PROBLEM STATEMENT — Quote the full listing word for word.

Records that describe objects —
:::::
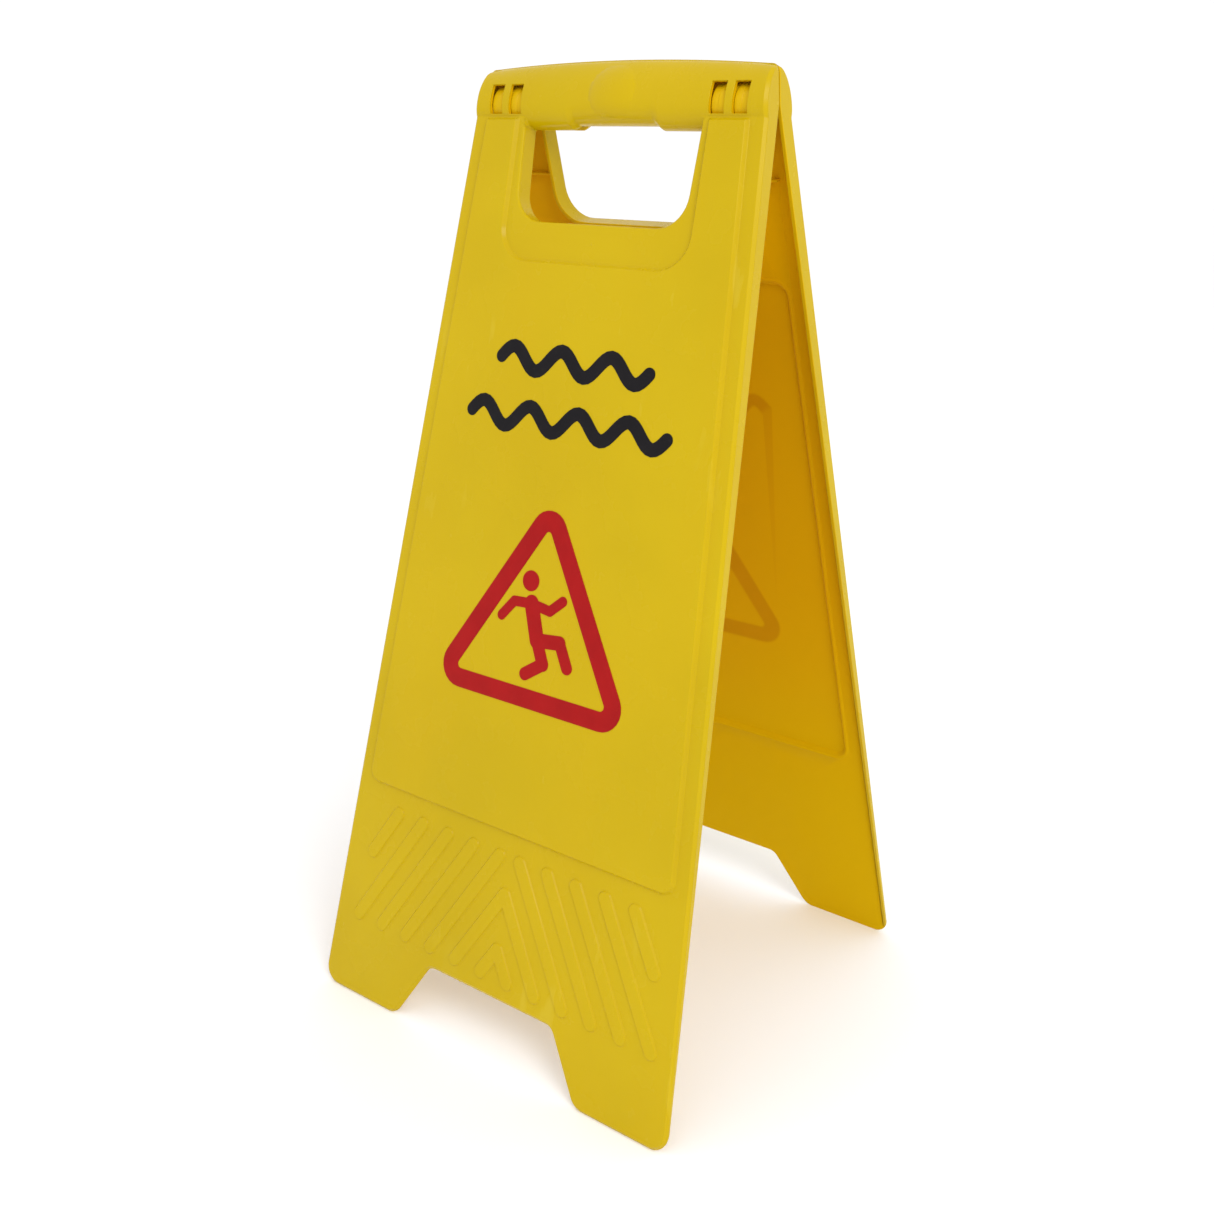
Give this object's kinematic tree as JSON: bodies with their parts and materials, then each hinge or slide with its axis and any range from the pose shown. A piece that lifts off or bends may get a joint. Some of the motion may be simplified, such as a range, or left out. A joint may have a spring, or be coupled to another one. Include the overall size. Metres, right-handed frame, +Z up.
{
  "type": "folding floor warning sign",
  "caption": "Two moulded panels hinged at the handle fold out into an A-frame that stands on a floor and carries a slip warning print on each side.",
  "frame": {"origin": "on the floor, midway between the four feet, with the sign standing open", "axes": "+Z up, +X along the sign's width and the hinge axis, the front panel faces -Y"},
  "size_m": [0.2988, 0.3048, 0.6206],
  "materials": {
    "yellow_shell": "satin moulded polypropylene",
    "hinge_pin": "plain drawn steel",
    "black_print": "screen-printed ink",
    "red_print": "screen-printed ink"
  },
  "bodies": {
    "front": {"front_panel": "yellow_shell", "hinge_pin_left": "hinge_pin", "hinge_pin_right": "hinge_pin", "front_wave_print": "black_print", "front_triangle_print": "red_print", "front_figure_print": "red_print"},
    "back": {"back_panel": "yellow_shell", "back_wave_print": "black_print", "back_triangle_print": "red_print", "back_figure_print": "red_print"}
  },
  "joints": [
    {"name": "fold", "type": "hinge", "parent": "front", "child": "back", "pos_m": [0, 0, 0.595], "axis": [-1, 0, 0], "range_deg": [0, 26.4]}
  ]
}
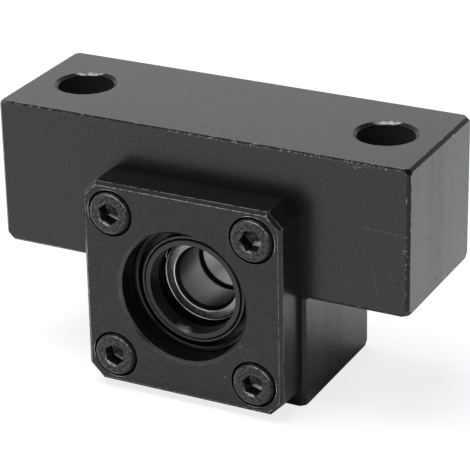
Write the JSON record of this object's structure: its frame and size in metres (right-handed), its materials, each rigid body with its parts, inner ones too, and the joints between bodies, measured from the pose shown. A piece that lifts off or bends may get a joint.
:::::
SOLUTION TO THIS EXERCISE —
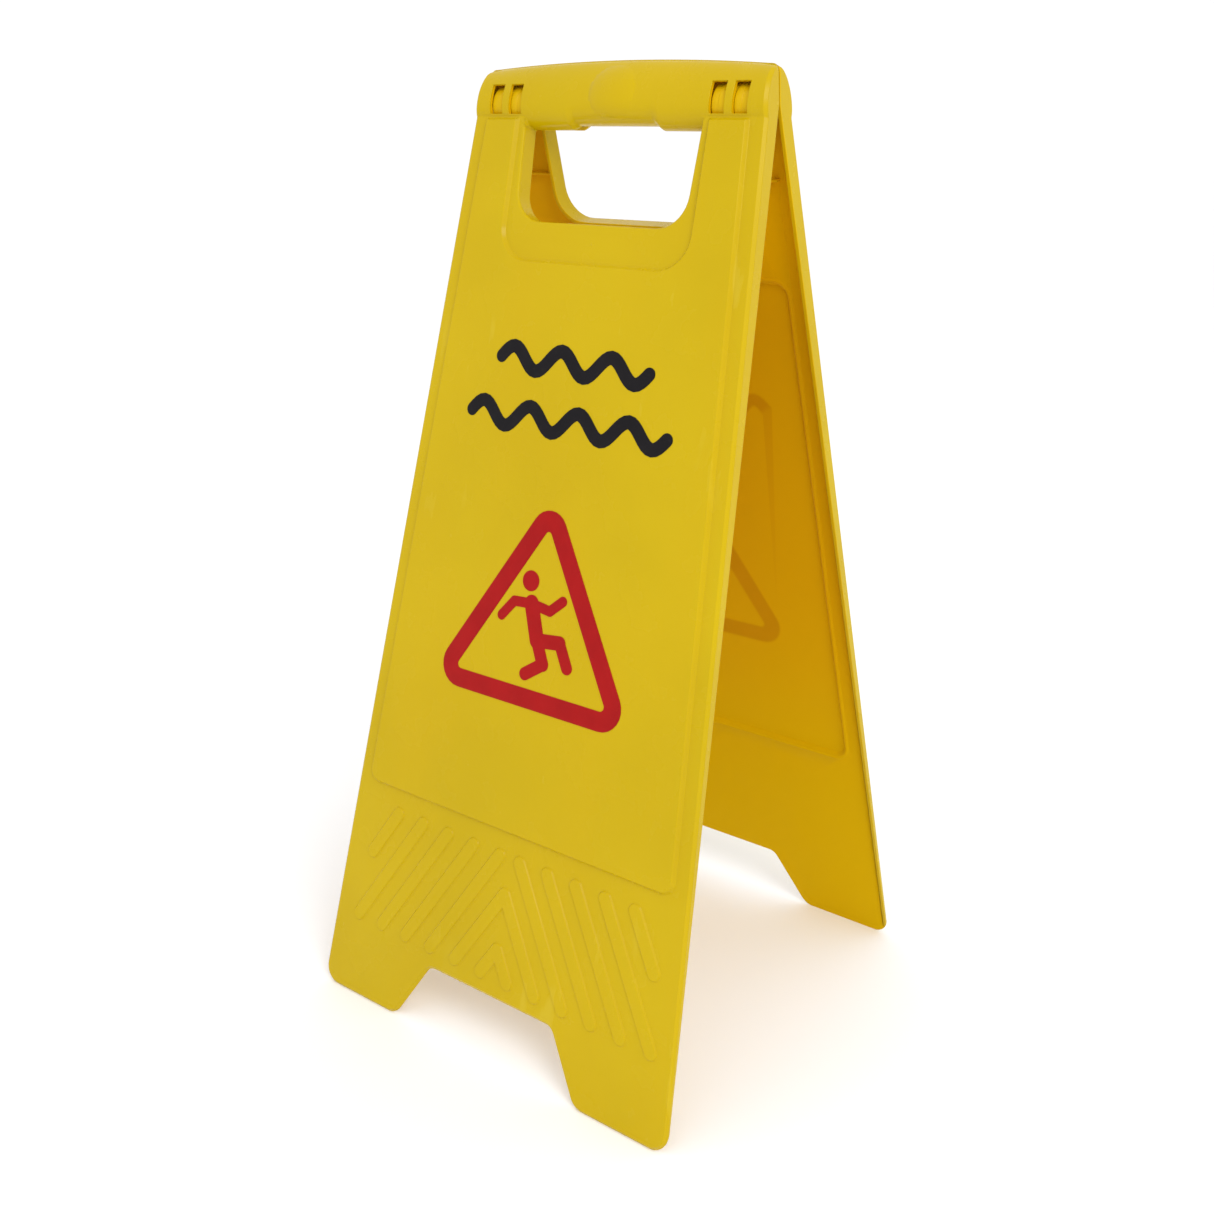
Give this object's kinematic tree as JSON: bodies with their parts and materials, then each hinge or slide with its axis and any range from the pose shown. A piece that lifts off or bends may get a joint. Some of the motion may be simplified, such as a range, or left out. A joint may have a spring, or be coupled to another one. Include the overall size. Metres, right-handed frame, +Z up.
{
  "type": "folding floor warning sign",
  "caption": "Two moulded panels hinged at the handle fold out into an A-frame that stands on a floor and carries a slip warning print on each side.",
  "frame": {"origin": "on the floor, midway between the four feet, with the sign standing open", "axes": "+Z up, +X along the sign's width and the hinge axis, the front panel faces -Y"},
  "size_m": [0.2988, 0.3048, 0.6206],
  "materials": {
    "yellow_shell": "satin moulded polypropylene",
    "hinge_pin": "plain drawn steel",
    "black_print": "screen-printed ink",
    "red_print": "screen-printed ink"
  },
  "bodies": {
    "front": {"front_panel": "yellow_shell", "hinge_pin_left": "hinge_pin", "hinge_pin_right": "hinge_pin", "front_wave_print": "black_print", "front_triangle_print": "red_print", "front_figure_print": "red_print"},
    "back": {"back_panel": "yellow_shell", "back_wave_print": "black_print", "back_triangle_print": "red_print", "back_figure_print": "red_print"}
  },
  "joints": [
    {"name": "fold", "type": "hinge", "parent": "front", "child": "back", "pos_m": [0, 0, 0.595], "axis": [-1, 0, 0], "range_deg": [0, 26.4]}
  ]
}
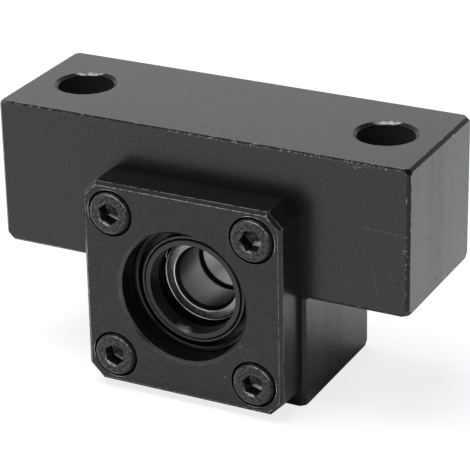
Write the JSON record of this object's structure: its frame and size in metres (right-handed), its materials, each rigid body with its parts, inner ones too, and the joints between bodies, measured from the pose shown. A piece that lifts off or bends may get a joint.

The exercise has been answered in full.